I got a friendly letter in reply, in which I found familiar phrases such as 'too broad' and 'over-ambitious'.
So that was 2007. If I had gotten the assignment, I would be finishing my thesis around this time. Imagine.

Anonymous said...

"My own historical profession has lost interest in the long-term movement of history: it is largely focused on the lives of women, minorities and gays within the society that Merriman's contemporaries and students managed to create." As a gay, black male who reads you posts almost religiously, I don't feel your pain, professor.

James50 said...

Nice essay. Makes a lot of sense.

Anonymous said...

Dear Mr. Kaiser,

I really enjoy reading your posts. I tend to lean conservative, but mostly am searching for the truth. I am reminded of a conversation I had with a friend whose church affiliation was Calvinist. My own affiliation was Wesleyan. We had both sat in many a sermon where the "other" reformer was discredited for certain doctrines. However, rational people discussing these differences can easily see that we believed essentially the same and it was simply a matter of wording, context, and training that made it seem different. I am beginning to see that "regular" conservatives and liberals have much more that joins us than divides us but our "preachers" (party leaders, politicians, etc) need to perpetuate the differences because neither is willing to do the truly hard things necessary to get our country on the right path.
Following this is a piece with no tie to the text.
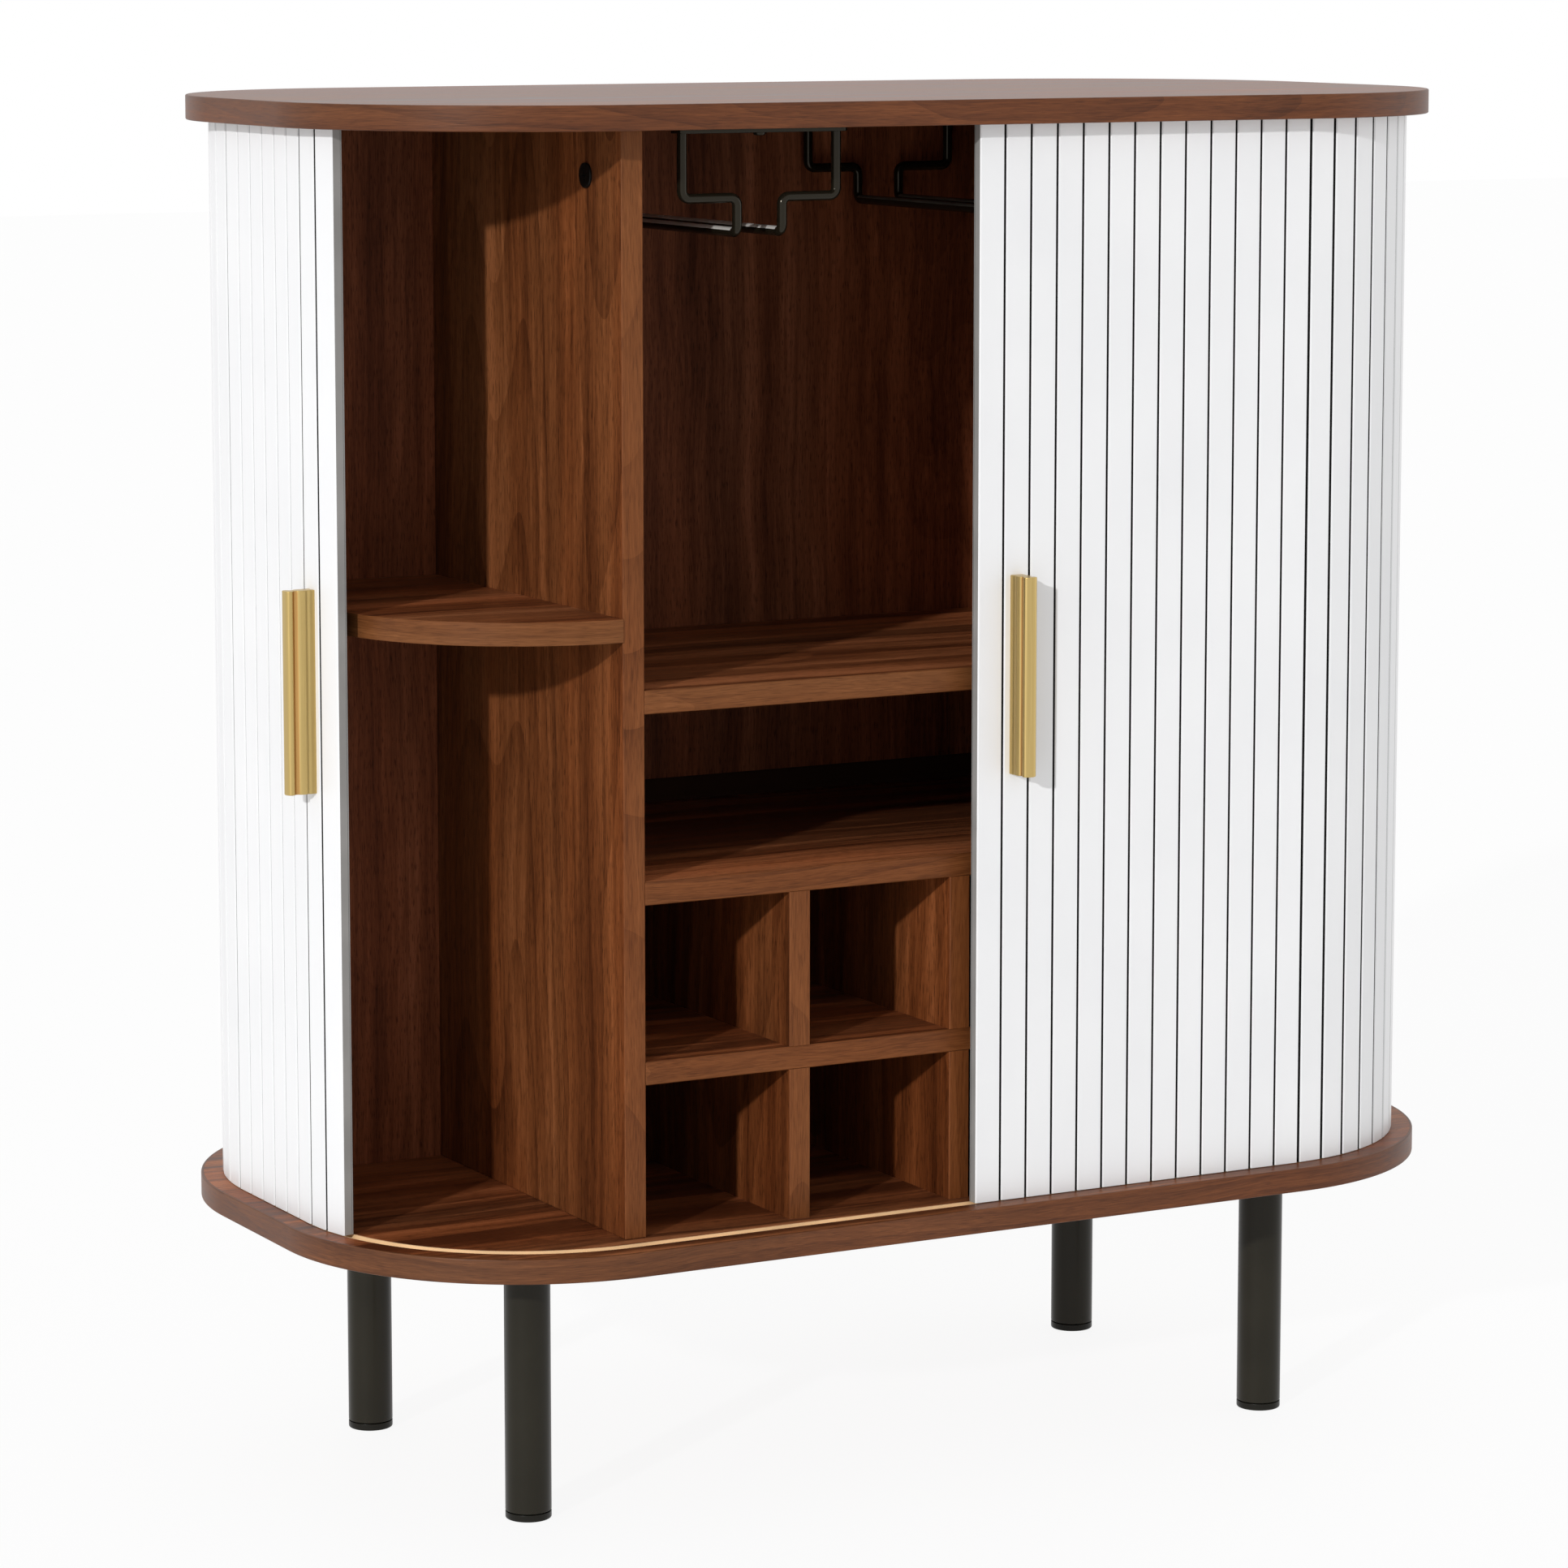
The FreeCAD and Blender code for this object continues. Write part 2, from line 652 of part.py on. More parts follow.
def bent_wire(points):
    """Wire along straight runs joined by bends, swept from its upright first run."""
    route = [points[0]]
    for before, corner, after in zip(points[:-2], points[1:-1], points[2:]):
        route += bend_steps(before, corner, after)
    route.append(points[-1])
    section = []
    for index in range(WIRE_SIDES + 1):
        angle = 2 * math.pi * index / WIRE_SIDES
        section.append(points[0] + point(math.cos(angle), math.sin(angle)) * size("wire_radius"))
    mitred = 1
    return Part.makePolygon(route).makePipeShell([Part.makePolygon(section)], True, False, mitred)


def rack_levels(drop):
    under = evaluate(UNDER_TOP) - size("strip_thickness")
    shoulder = evaluate(UNDER_TOP) - drop
    return under, shoulder, shoulder - size("rack_step")


def make_rack(label, x, drop):
    """Two bent wires, one each side of the gap that holds a glass's stem."""
    under, shoulder, rail = rack_levels(drop)
    front = evaluate(FRONT_OF_BAY + " + rack_front_setback")
    rear = evaluate(BACK_OF_BAY + " - rack_rear_gap - wire_radius")
    wires = []
    for side in (-1, 1):
        outer = x + side * size("rack_half_width")
        inner = x + side * size("rail_half_gap")
        wires.append(bent_wire([point(outer, front, under), point(outer, front, shoulder),
                                point(inner, front, shoulder), point(inner, front, rail),
                                point(inner, rear, rail), point(inner, rear, shoulder),
                                point(outer, rear, shoulder), point(outer, rear, under)]))
    add_shape(label, wires)
    return front, rear


def make_strips(places, ends):
    """Flat strips under the top, in which the wires end."""
    strips = []
    length = 2 * (size("rack_half_width") + size("strip_overhang"))
    width = size("strip_width")
    bottom = evaluate(UNDER_TOP + " - strip_thickness")
    for x in places:
        for y in ends:
            corner = point(x - length / 2, y - width / 2, bottom)
            strips.append(Part.makeBox(length, width, size("strip_thickness"), corner))
    add_shape("rack_strips", strips)


def make_racks():
    left = -size("left_rack_share") * evaluate(BAY_WIDTH)
    right = size("right_rack_share") * evaluate(BAY_WIDTH)
    make_rack("left_glass_rack", left, size("left_rack_drop"))
    ends = make_rack("right_glass_rack", right, size("right_rack_drop"))
    make_strips((left, right), ends)


make_racks()


# Connector caps on the outer faces of the dividers
def make_connector_caps():
    caps = []
    face = evaluate("width / 2 - corner_radius - divider_gap")
    outer = face + size("connector_height")
    y = evaluate(FRONT_OF_BAY + " + connector_setback")
    z = evaluate(UNDER_TOP + " - connector_drop")
    for side in (-1, 1):
        cap = Part.makeCylinder(size("connector_radius"), size("connector_height"),
                                point(side * face, y, z), point(side, 0, 0))
        rim = [edge for edge in cap.Edges if abs(edge.CenterOfMass.x) > outer - SAME_PLACE]
        caps.append(cap.makeChamfer(size("connector_chamfer"), rim))
    add_shape("connector_caps", caps)


make_connector_caps()


def check_and_write():
    """Stop on a failed object, then write one file for each sub-part."""
    document.recompute()
    for item in document.Objects:
        if "Invalid" in item.State or "Error" in item.State:
            raise RuntimeError(item.Label + " failed: " + str(item.State))
    os.makedirs("parts", exist_ok=True)
    for item in parts:
        shape = item.Shape
        if shape.isNull() or not shape.isValid():
            raise RuntimeError(item.Label + " has no valid shape")
        shape.exportStep("parts/" + item.Label + ".step")
    print(len(parts), "sub-parts written")


check_and_write()
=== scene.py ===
import math

import bpy
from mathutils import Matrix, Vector


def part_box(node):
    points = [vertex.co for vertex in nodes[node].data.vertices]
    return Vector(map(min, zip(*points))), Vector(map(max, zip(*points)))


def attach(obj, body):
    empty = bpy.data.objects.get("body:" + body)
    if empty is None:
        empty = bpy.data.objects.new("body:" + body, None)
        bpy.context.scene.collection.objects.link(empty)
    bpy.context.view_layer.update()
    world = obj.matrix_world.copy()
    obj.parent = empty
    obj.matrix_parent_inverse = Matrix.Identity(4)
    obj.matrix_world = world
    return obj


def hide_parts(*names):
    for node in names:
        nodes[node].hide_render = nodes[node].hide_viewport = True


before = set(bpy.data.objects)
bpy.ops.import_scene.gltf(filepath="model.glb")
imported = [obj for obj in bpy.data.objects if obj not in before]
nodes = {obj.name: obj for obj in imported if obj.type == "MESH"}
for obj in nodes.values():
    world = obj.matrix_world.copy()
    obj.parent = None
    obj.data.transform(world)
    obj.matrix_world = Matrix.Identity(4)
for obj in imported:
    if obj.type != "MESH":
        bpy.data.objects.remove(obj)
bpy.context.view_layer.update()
print("frame loaded:", len(nodes), "nodes")

# plan of the rounded ends, in metres: half straight front, half straight side, outer radius
plan = {"straight": 0.231, "side": 0.0523, "radius": 0.159}
level = {"base": 0.165, "baseTop": 0.180, "underTop": 0.834, "top": 0.849}
weld = 0.000002    # points closer than this are merged
hair = 0.00002     # places closer than this count as the same
margin = 0.001     # places further apart than this are clear of each other
flat = 0.999       # a face lies flat where its normal is past this
facing = 0.5       # and looks one way where its normal is past this


def clearSelection():
    if bpy.context.object and bpy.context.object.mode != "OBJECT":
        bpy.ops.object.mode_set(mode="OBJECT")
    bpy.ops.object.select_all(action="DESELECT")


def selectOnly(pieces):
    # the first one becomes the active piece
    clearSelection()
    for piece in pieces:
        piece.select_set(True)
    bpy.context.view_layer.objects.active = pieces[0]


def startEdit():
    # edit mode with every point of the active piece selected
    bpy.ops.object.mode_set(mode="EDIT")
    bpy.ops.mesh.select_mode(type="VERT")
    bpy.ops.mesh.select_all(action="SELECT")


def endEdit():
    bpy.ops.object.mode_set(mode="OBJECT")


def dropPicked(mesh):
    for part in (mesh.vertices, mesh.edges, mesh.polygons):
        for item in part:
            item.select = False


def pickEdges(piece, test):
    # edit mode with the edges whose two end points pass the test
    bpy.ops.object.mode_set(mode="OBJECT")
    dropPicked(piece.data)
    points = [v.co for v in piece.data.vertices]
    for e in piece.data.edges:
        e.select = test(points[e.vertices[0]], points[e.vertices[1]])
    bpy.context.tool_settings.mesh_select_mode = (False, True, False)
    bpy.ops.object.mode_set(mode="EDIT")


def pickFaces(piece, test):
    # edit mode with the faces whose centre and normal pass the test
    bpy.ops.object.mode_set(mode="OBJECT")
    dropPicked(piece.data)
    for p in piece.data.polygons:
        p.select = test(p.center, p.normal)
    bpy.context.tool_settings.mesh_select_mode = (False, False, True)
    bpy.ops.object.mode_set(mode="EDIT")


def bevelPicked(width, segments):
    bpy.ops.mesh.bevel(offset=width, segments=segments, affect="EDGES", clamp_overlap=False)


def extrudePicked(move):
    bpy.ops.mesh.extrude_region_move(TRANSFORM_OT_translate={"value": move})


def coat(piece, material):
    # one material all over
    piece.data.materials.clear()
    piece.data.materials.append(material)


def paintFaces(piece, material, test):
    # another material on the faces whose centre and normal pass the test
    names = [m.name for m in piece.data.materials]
    if material.name not in names:
        piece.data.materials.append(material)
        names.append(material.name)
    index = names.index(material.name)
    for p in piece.data.polygons:
        if test(p.center, p.normal):
            p.material_index = index


def newBlock(name, low, high):
    clearSelection()
    low, high = Vector(low), Vector(high)
    bpy.ops.mesh.primitive_cube_add(size=1, location=(low + high) / 2, scale=high - low)
    piece = bpy.context.object
    piece.name = name
    bpy.ops.object.transform_apply(location=True, rotation=True, scale=True)
    return piece


def newRound(radius, low, high, steps):
    # upright round bar on the origin's axis
    clearSelection()
    bpy.ops.mesh.primitive_cylinder_add(vertices=steps, radius=radius, depth=high - low,
                                        location=(0, 0, (low + high) / 2))
    bpy.ops.object.transform_apply(location=True, rotation=True, scale=True)
    return bpy.context.object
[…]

The things that truly are different in our thinking seem to be mostly matters of personal choice and liberty where we can largely agree to disagree.

David Kaiser said...

To anonymous, above:

Thank you for commenting.

I did not suggest that the problems of minorities, gays and women are unworthy of study. What I do think is that the current academic emphasis on race, gender and sexuality is making it very difficult, if not impossible, for us to think of one another first and foremost (in the political sphere at least) as fellow citizens. And I repeat: we already face terribly serious economic problems, and may face very serious political ones as well, which have nothing to do with our race, gender or sexuality, but are inevitably of concern to us all.